---- Dataset content

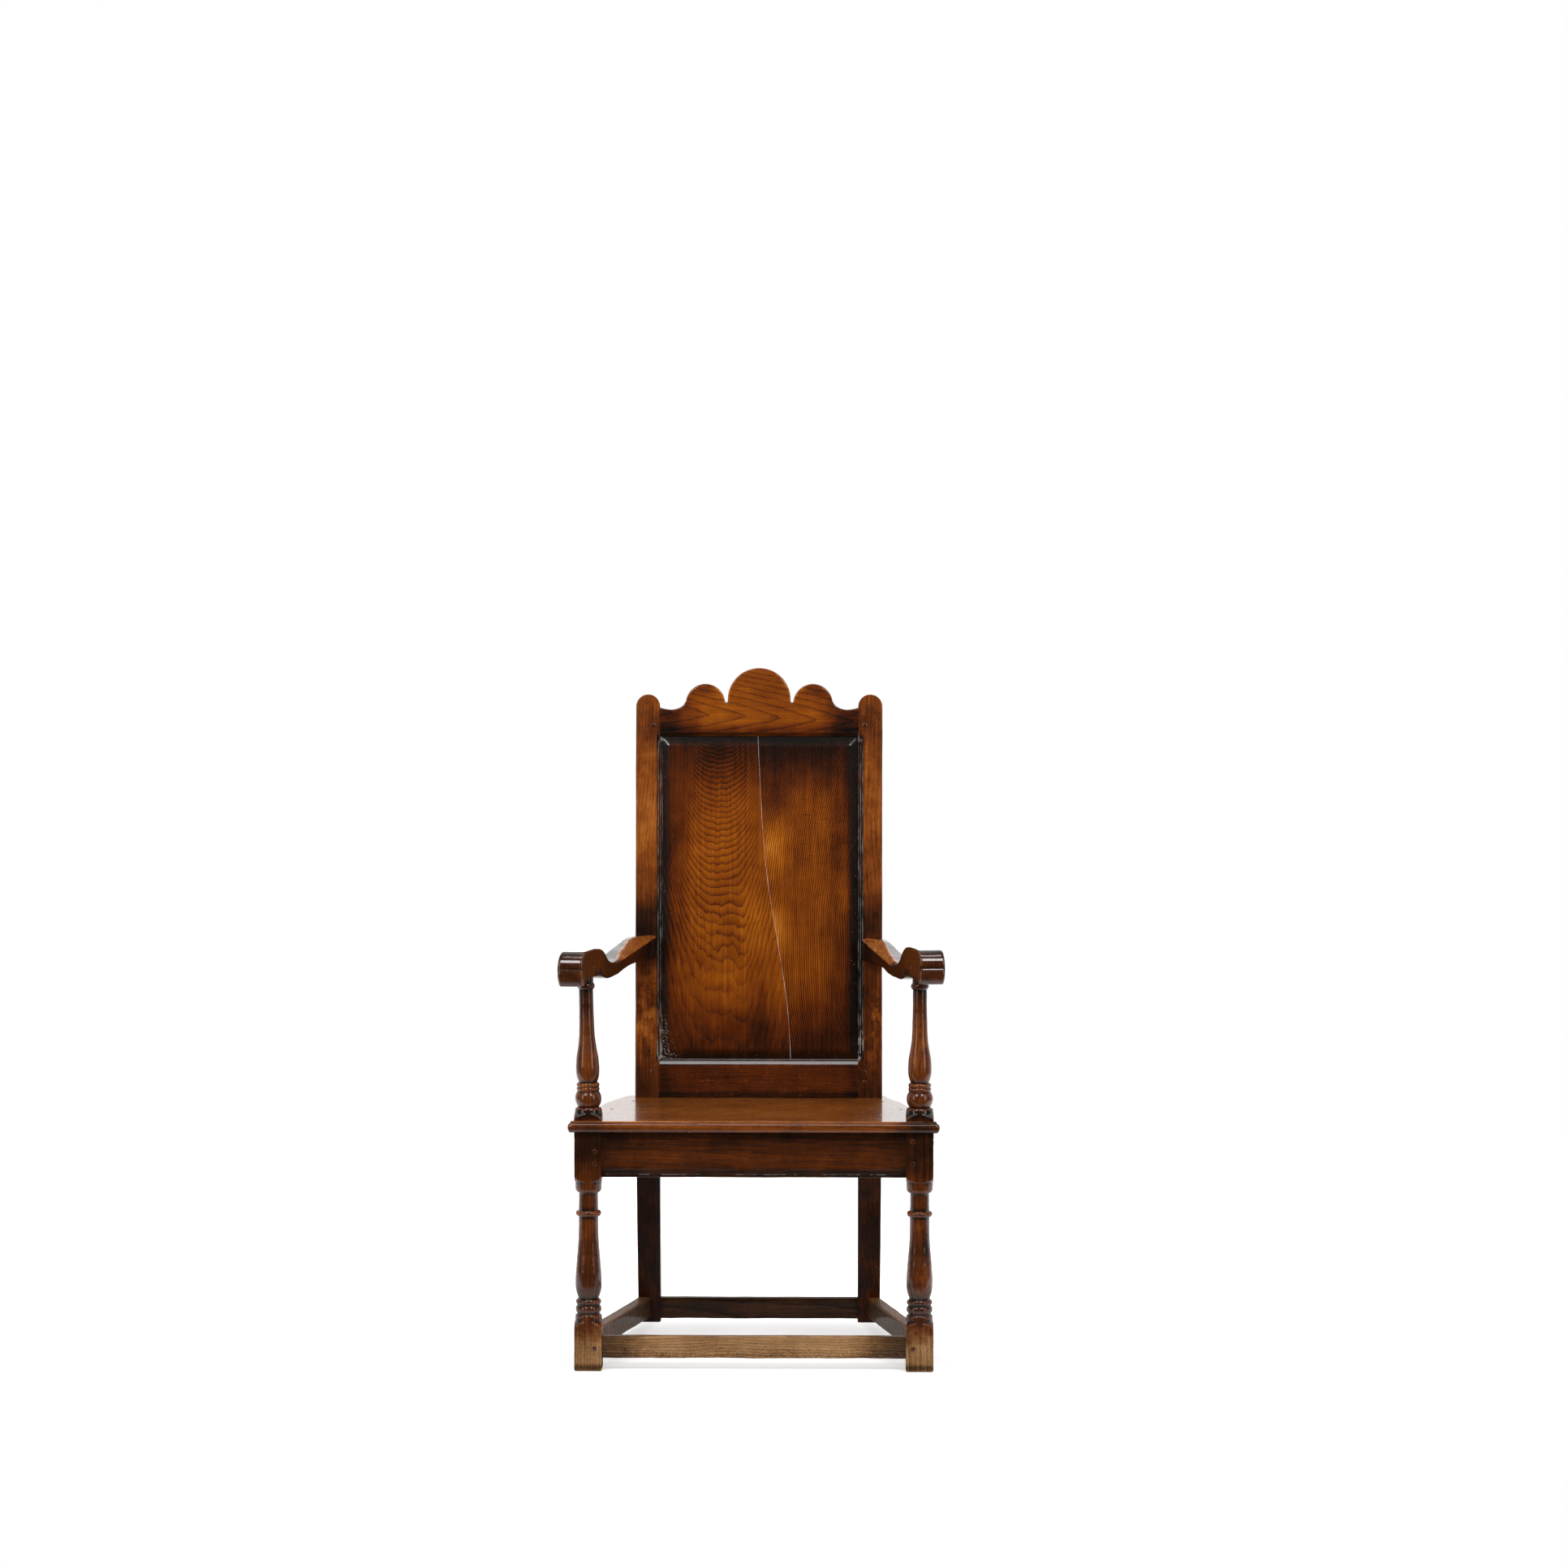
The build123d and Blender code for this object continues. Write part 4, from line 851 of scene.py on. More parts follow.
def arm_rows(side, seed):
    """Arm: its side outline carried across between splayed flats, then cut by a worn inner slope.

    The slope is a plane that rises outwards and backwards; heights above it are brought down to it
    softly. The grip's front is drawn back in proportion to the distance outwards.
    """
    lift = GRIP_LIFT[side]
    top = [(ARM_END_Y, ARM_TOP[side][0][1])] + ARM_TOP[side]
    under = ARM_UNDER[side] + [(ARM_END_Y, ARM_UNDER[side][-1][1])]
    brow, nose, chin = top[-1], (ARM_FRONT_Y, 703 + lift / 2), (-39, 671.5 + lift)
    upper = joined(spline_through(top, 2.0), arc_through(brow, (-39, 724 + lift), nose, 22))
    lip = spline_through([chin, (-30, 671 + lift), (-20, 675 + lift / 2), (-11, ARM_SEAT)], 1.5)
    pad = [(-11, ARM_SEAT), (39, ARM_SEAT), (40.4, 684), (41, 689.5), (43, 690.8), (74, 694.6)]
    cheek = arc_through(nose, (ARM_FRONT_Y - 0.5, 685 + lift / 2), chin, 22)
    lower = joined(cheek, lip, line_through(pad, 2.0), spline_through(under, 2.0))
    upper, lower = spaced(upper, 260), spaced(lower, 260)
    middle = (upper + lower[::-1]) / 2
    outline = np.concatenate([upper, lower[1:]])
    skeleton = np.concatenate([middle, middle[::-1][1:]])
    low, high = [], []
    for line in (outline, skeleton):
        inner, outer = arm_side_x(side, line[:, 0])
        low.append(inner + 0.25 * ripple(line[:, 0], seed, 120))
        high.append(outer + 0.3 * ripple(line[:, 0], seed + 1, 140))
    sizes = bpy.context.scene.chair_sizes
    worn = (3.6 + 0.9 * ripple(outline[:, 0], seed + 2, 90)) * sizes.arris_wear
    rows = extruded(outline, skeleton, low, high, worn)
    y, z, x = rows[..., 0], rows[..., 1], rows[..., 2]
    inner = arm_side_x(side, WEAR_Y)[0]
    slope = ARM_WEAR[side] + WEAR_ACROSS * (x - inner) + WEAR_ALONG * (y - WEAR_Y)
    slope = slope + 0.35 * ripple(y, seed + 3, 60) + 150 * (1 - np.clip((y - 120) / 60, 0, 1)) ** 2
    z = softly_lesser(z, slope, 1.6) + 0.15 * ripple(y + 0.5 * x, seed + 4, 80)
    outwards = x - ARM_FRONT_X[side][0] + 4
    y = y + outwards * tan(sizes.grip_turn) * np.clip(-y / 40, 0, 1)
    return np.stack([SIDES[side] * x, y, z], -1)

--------
---- Dataset content

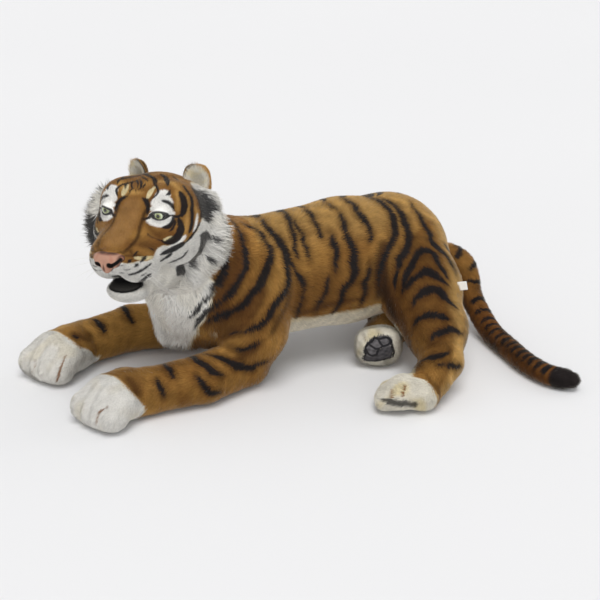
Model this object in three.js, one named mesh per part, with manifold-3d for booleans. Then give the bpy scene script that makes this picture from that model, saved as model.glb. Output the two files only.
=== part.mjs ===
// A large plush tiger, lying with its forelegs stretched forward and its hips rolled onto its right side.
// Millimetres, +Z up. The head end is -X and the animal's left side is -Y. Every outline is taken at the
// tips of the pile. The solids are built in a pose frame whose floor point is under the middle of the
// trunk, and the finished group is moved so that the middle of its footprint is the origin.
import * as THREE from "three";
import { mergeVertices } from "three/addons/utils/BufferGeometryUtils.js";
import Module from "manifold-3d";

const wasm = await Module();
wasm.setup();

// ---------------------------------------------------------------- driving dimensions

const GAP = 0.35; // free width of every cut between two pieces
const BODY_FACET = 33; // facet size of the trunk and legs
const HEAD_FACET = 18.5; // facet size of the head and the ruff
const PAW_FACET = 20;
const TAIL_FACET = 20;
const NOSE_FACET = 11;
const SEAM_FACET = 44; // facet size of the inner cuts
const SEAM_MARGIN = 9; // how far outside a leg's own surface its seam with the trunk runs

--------
---- Dataset content

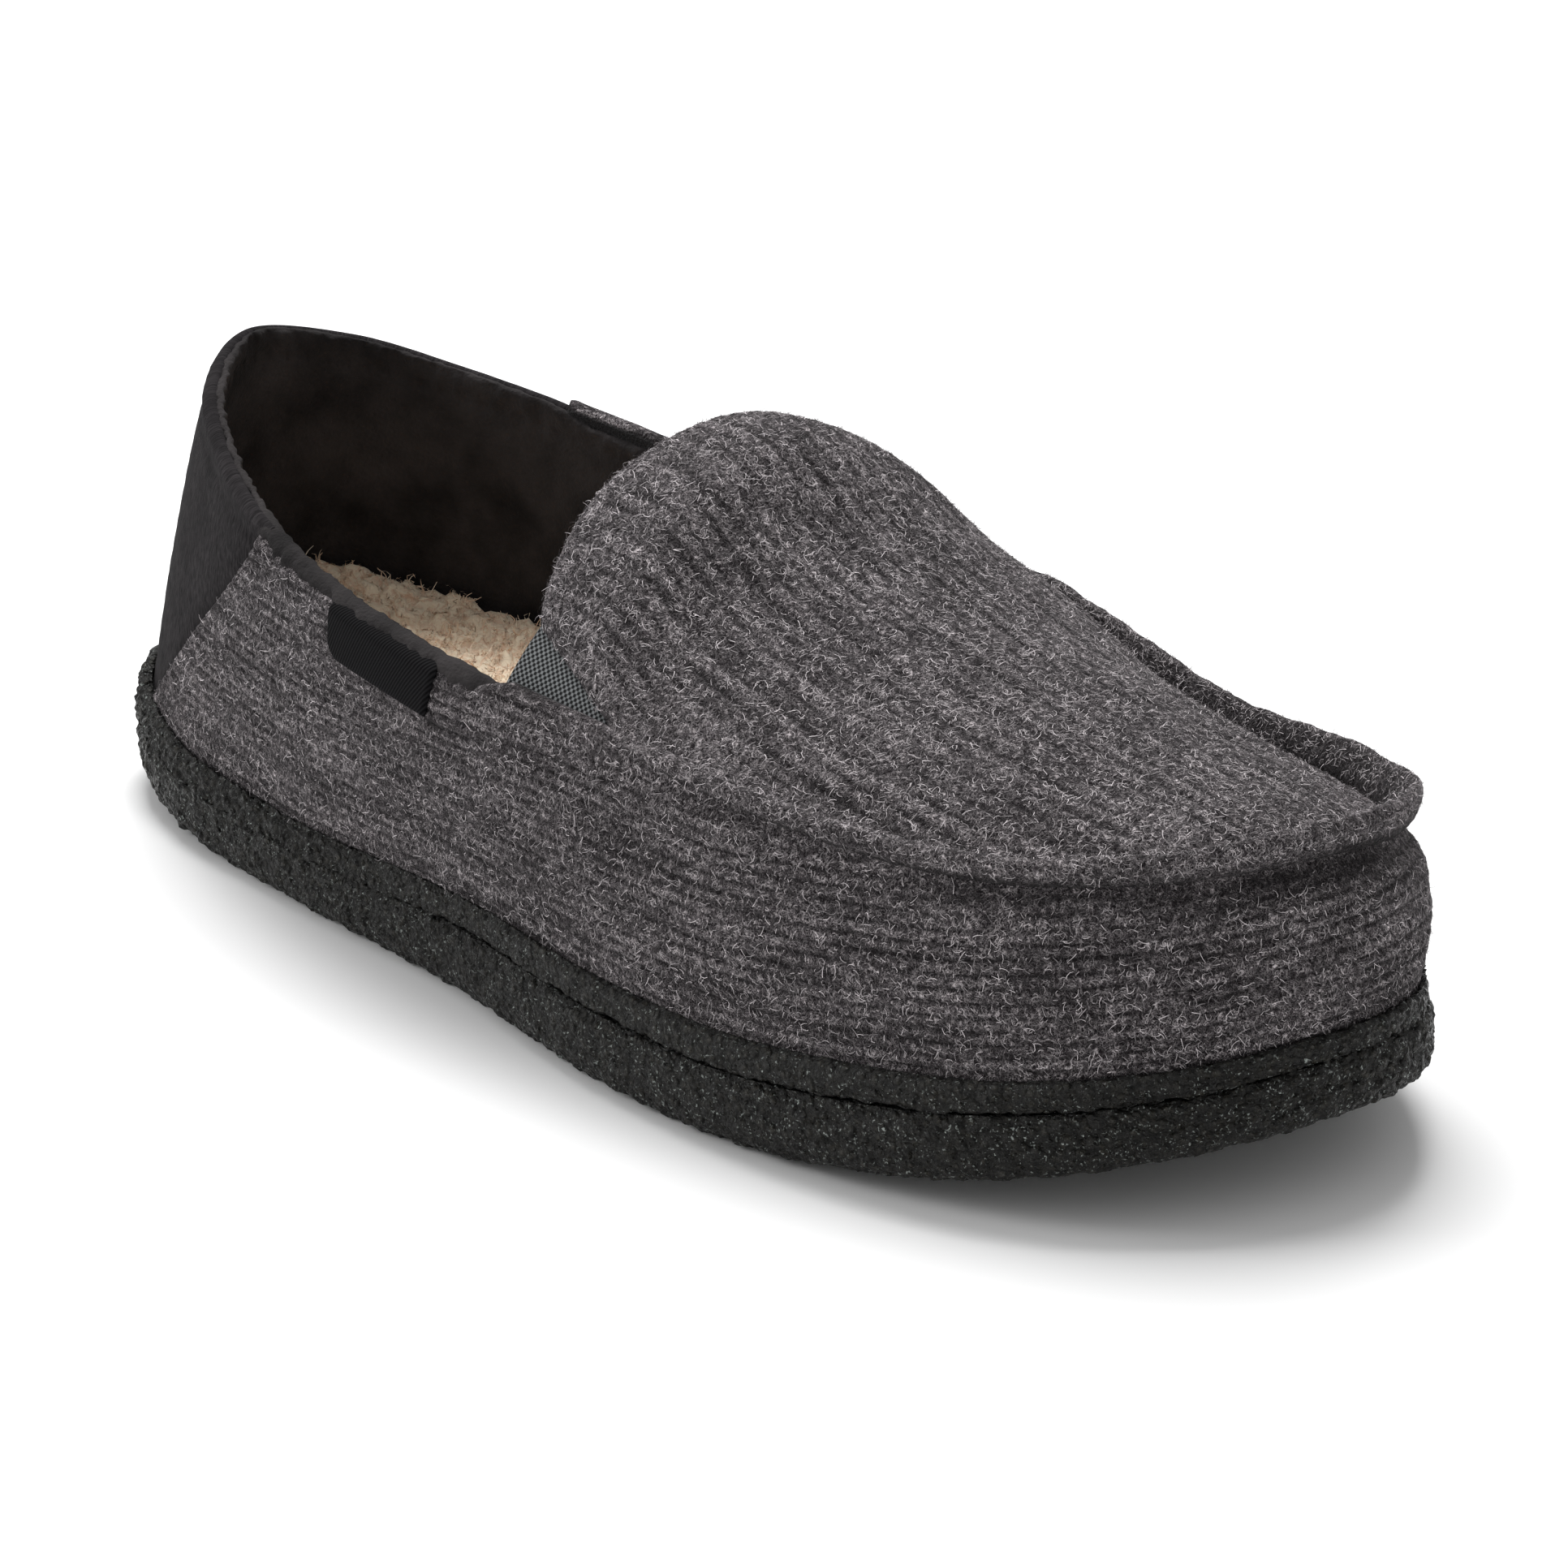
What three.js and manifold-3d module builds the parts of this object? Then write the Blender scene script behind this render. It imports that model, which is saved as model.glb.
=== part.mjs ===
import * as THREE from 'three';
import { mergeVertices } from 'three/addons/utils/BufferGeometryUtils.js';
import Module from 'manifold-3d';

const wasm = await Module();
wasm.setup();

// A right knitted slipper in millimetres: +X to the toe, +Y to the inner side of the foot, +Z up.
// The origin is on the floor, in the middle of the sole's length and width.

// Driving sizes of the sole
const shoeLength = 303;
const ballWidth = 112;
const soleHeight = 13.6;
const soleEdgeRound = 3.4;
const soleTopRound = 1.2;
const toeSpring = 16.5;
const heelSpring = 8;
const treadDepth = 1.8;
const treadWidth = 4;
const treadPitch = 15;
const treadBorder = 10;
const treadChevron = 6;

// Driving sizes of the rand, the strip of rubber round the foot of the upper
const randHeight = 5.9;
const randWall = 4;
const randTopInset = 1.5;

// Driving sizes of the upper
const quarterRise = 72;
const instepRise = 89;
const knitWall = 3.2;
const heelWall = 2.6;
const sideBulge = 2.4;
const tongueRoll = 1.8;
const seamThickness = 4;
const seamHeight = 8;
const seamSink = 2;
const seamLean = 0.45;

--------

Exercise description:
From the records above, extract exactly and only the lines that begin at the line with "What three.js and" and stop after the line with "length and width.".

In response:
What three.js and manifold-3d module builds the parts of this object? Then write the Blender scene script behind this render. It imports that model, which is saved as model.glb.
=== part.mjs ===
import * as THREE from 'three';
import { mergeVertices } from 'three/addons/utils/BufferGeometryUtils.js';
import Module from 'manifold-3d';

const wasm = await Module();
wasm.setup();

// A right knitted slipper in millimetres: +X to the toe, +Y to the inner side of the foot, +Z up.
// The origin is on the floor, in the middle of the sole's length and width.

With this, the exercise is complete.